Seminar: “Realizing Your Career Potential as Researcher”

Date

Friday, May 18, 2018 - 10:00 to 11:30

Location

B503, Lab1

Description

Target Audience: OIST Researchers

Session format: Seminar followed by Q&A

Speaker: Professor Ken Peach, Professor Emeritus, University of Oxford and a former Dean of Faculty Affairs at OIST 

Short Description:

This session discusses various career paths open after a period as a postdoc, including Universities, Laboratories and the “Big Wide World”. The focus is on understanding the recruitment process so that the postdoc’s CV can be developed to improve the chance of being selected for interview in his or her chosen career. Once selected for interview, we can then consider how to use the interview to improve the chance of being offered the position. Finally, the typical career paths in Universities and Laboratories in Europe are briefly discussed.

Learning objectives: 

    By the end of this session participants will be able to...

  • Examine critically their own CV and identify its strengths and weaknesses
  • Develop a clear plan to build on those strengths and address the weaknesses
  • Define some primary and secondary short-term career goals
  • Formulate a long-term career plan with branch-points and alternatives

EVERYONE IS WELCOME!

 

Post-event survey SUMMARY

 

About the Speaker

Professor Ken Peach was born in Derby, UK in 1945, and took his B.Sc in Physics at Edinburgh in 1967, followed by a Ph.D. on weak decays on neutral K mesons at Edinburgh in 1972. He was elected a Fellow of the Institute of Physics in 1989, and of the Royal Society of Edinburgh in 1999. He was awarded the Institute of Physics Rutherford medal in 2006 for his work on CP-violation and accelerator science.

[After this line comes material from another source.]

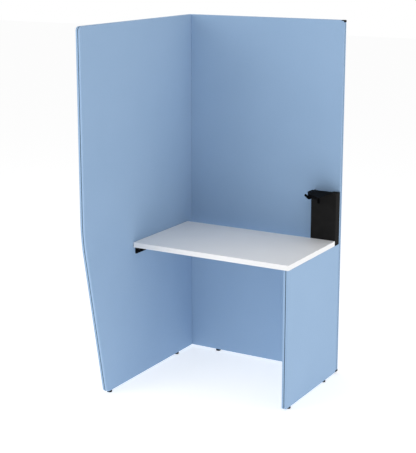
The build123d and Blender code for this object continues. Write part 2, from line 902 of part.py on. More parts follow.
# Hooked finger: a bent rod under the plate, down from its root and up again to a round tip
finger_root_x = hanger_left_x + finger_root_inset
finger_y = hanger_rear_y - finger_forward
finger_tip = (finger_root_x - finger_span, duct_top_z - finger_tip_drop)

with BuildPart() as hanger_finger:
    with BuildLine(Plane.XZ.offset(-finger_y)) as finger_path:
        FilletPolyline(
            (finger_root_x, duct_top_z),
            (finger_root_x, duct_top_z - finger_depth),
            finger_tip,
            radius=finger_bend_radius,
        )
    with BuildSketch(Plane((finger_root_x, finger_y, duct_top_z), z_dir=(0, 0, -1))):
        Circle(finger_radius)
    sweep()
    tip_point = (finger_tip[0], finger_y, finger_tip[1])
    tip_face = hanger_finger.faces().filter_by(GeomType.PLANE).sort_by_distance(tip_point)[0]
    fillet(tip_face.edges(), finger_tip_round)
save(hanger_finger, "hanger_finger")

with BuildPart() as hanger_tip_sleeve:
    sleeve_low_z = duct_top_z - hanger_tip_drop - sleeve_wall - sleeve_clearance
    grown = sleeve_wall + sleeve_clearance
    add(
        block(
            (hanger_right_x - tip_width - grown, hanger_front_y - grown, sleeve_low_z),
            (
                hanger_right_x + grown,
                hanger_front_y + hanger_thickness + grown,
                sleeve_low_z + sleeve_height,
            ),
        )
    )
    fillet(hanger_tip_sleeve.edges().filter_by(Axis.Z), sleeve_wall)
    add(
        block(
            (
                hanger_right_x - tip_width - sleeve_clearance,
                hanger_front_y - sleeve_clearance,
                sleeve_low_z + sleeve_wall,
            ),
            (
                hanger_right_x + sleeve_clearance,
                hanger_front_y + hanger_thickness + sleeve_clearance,
                sleeve_low_z + sleeve_height,
            ),
        ),
        mode=Mode.SUBTRACT,
    )
save(hanger_tip_sleeve, "hanger_tip_sleeve")

# Levelling feet: an insert in each panel's frame, and a pad on a threaded stem that turns in it
side_spots = left_foot_spots + right_foot_spots

with BuildPart() as foot_inserts:
    add(insert_blocks(side_spots, "y", 0))
    add(insert_blocks(back_foot_spots, "x", 0))
    add(
        drilled(
            Plane.XY.offset(foot_floor_z),
            list(feet.values()),
            foot_stem_radius + foot_thread_clearance,
            insert_height,
        ),
        mode=Mode.SUBTRACT,
    )
save(foot_inserts, "foot_inserts")

collar_top_z = panel_lift - foot_collar_clearance
stem_low_z = foot_pad_height - foot_stem_socket
stem_top_z = collar_top_z + foot_travel + foot_thread_engagement

for foot_name, (foot_x, foot_y) in feet.items():
    foot_axis = Axis((foot_x, foot_y, 0), (0, 0, 1))

    with BuildPart() as foot_pad:
        with BuildSketch(Plane.XZ.offset(-foot_y)):
            with BuildLine():
                Polyline(
                    (foot_x, 0),
                    (foot_x + foot_pad_radius - foot_pad_chamfer, 0),
                    (foot_x + foot_pad_radius, foot_pad_chamfer),
                    (foot_x + foot_pad_radius, foot_pad_shoulder),
                    (foot_x + foot_pad_top_radius, foot_pad_height),
                    (foot_x, foot_pad_height),
                    close=True,
                )
            make_face()
        revolve(axis=foot_axis)
        with Locations((foot_x, foot_y, foot_pad_height)):
            Hole(foot_stem_radius + foot_socket_clearance, foot_stem_socket)
    save(foot_pad, f"foot_pad_{foot_name}")

    with BuildPart() as foot_stem:
        with BuildSketch(Plane.XY.offset(foot_pad_height)):
            with Locations((foot_x, foot_y)):
                RegularPolygon(foot_collar_radius, 6)
        extrude(amount=collar_top_z - foot_pad_height)
        with BuildSketch(Plane.XY.offset(stem_low_z)):
            with Locations((foot_x, foot_y)):
                Circle(foot_stem_radius)
        extrude(amount=stem_top_z - stem_low_z)
        chamfer(foot_stem.edges().sort_by(Axis.Z)[-1], foot_stem_chamfer)
    save(foot_stem, f"foot_stem_{foot_name}")
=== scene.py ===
import json
import math

import bmesh
import bpy
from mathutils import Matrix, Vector


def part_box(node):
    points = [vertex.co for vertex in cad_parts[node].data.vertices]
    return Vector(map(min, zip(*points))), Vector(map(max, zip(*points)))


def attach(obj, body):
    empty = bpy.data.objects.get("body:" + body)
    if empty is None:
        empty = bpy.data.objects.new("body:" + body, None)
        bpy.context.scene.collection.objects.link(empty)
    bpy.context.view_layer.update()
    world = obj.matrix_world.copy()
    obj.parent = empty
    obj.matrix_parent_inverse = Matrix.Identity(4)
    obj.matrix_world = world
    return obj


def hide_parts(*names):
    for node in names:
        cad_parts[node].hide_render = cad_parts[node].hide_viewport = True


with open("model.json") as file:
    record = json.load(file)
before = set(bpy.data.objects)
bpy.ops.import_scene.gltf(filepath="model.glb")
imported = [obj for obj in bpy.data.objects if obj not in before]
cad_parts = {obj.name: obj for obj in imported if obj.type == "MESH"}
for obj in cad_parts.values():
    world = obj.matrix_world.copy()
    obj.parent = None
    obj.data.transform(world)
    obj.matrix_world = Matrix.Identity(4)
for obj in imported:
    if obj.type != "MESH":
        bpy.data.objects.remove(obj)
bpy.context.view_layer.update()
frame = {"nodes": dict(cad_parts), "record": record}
print("stage: frame loaded")

# Metres in the booth's own frame: +Z up, the user sits on the -Y side

cameraSettings = {
    "place": (2.7452, -4.8114, 2.1947),
    "azimuth": 30.09,
    "elevation": 12.97,
    "focalPixels": 1182.1,
    "imageSize": (416, 453),
    "opticalRow": 208,
    "sensor": 36.0,
}

lampSettings = {
    "rightWindow": {"place": (3.6, 0.2, 1.3), "aim": (0.0, 0.1, 1.0), "size": (2.4, 2.4), "power": 21.0},
    "leftWindow": {"place": (-2.6, -3.6, 2.4), "aim": (0.2, 0.3, 0.9), "size": (2.8, 2.8), "power": 62.0},
    "overheadPanel": {"place": (-0.5, 0.6, 3.6), "aim": (0.0, 0.1, 0.7), "size": (2.0, 2.0), "power": 18.0},
}

roomSettings = {
    "ambient": 0.53,
    "floorSize": 40.0,
    "floorPaint": (0.80, 0.80, 0.80, 1),
    "floorRoughness": 0.9,
    "floorShown": 0.55,
    "floorGlow": 0.745,
}

# Camera, lamps, world and floor


def aimedAlong(look):
    return look.to_track_quat("-Z", "Y").to_euler()


def placeCamera(settings):
    azimuth = math.radians(settings["azimuth"])
    elevation = math.radians(settings["elevation"])
    width, height = settings["imageSize"]
    look = Vector((
        -math.sin(azimuth) * math.cos(elevation),
        math.cos(azimuth) * math.cos(elevation),
        -math.sin(elevation),
    ))
    bpy.ops.object.camera_add(location=settings["place"], rotation=aimedAlong(look))
    camera = bpy.context.active_object
    camera.name = "photoView"
    camera.data.sensor_width = settings["sensor"]
    camera.data.lens = settings["focalPixels"] * settings["sensor"] / max(width, height)
    camera.data.shift_y = (settings["opticalRow"] - height / 2) / max(width, height)
    camera.data.dof.use_dof = False
    bpy.context.scene.camera = camera
    bpy.context.scene.view_settings.view_transform = "Standard"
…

He is Professor Emeritus at the University of Oxford. From 2014 to 2016 he was Dean of Faculty Affairs at OIST. Before that he was Professor of Accelerator Science with the John Adams Institute for Accelerator Science (of which he was Director 2005-2010) at the University of Oxford; he was also co-Director of the Particle Therapy Cancer Research Institute from 2009-2015. Between 1998 and 2005 he was Director of the Particle Physics Department at the Rutherford Appleton Laboratory, responsible for the management of the UK particle physics programme and leading one of the largest particle physics institutes. He was also Director of e-Science from 2004 to 2005, where he was responsible for about 80 staff with a large research portfolio and a series of major computing facilities. From 1996 to 1998 he was Deputy Leader of the Experimental Physics Division at CERN, where as part of the senior management team he was responsible for more than 800 staff, as well as about 6000 users.  He was at the University of Edinburgh from 1970 to 1996, where he still has an Honorary Chair, performing a number of experiments on the decays of neutral kaons and other experiments, mostly at CERN.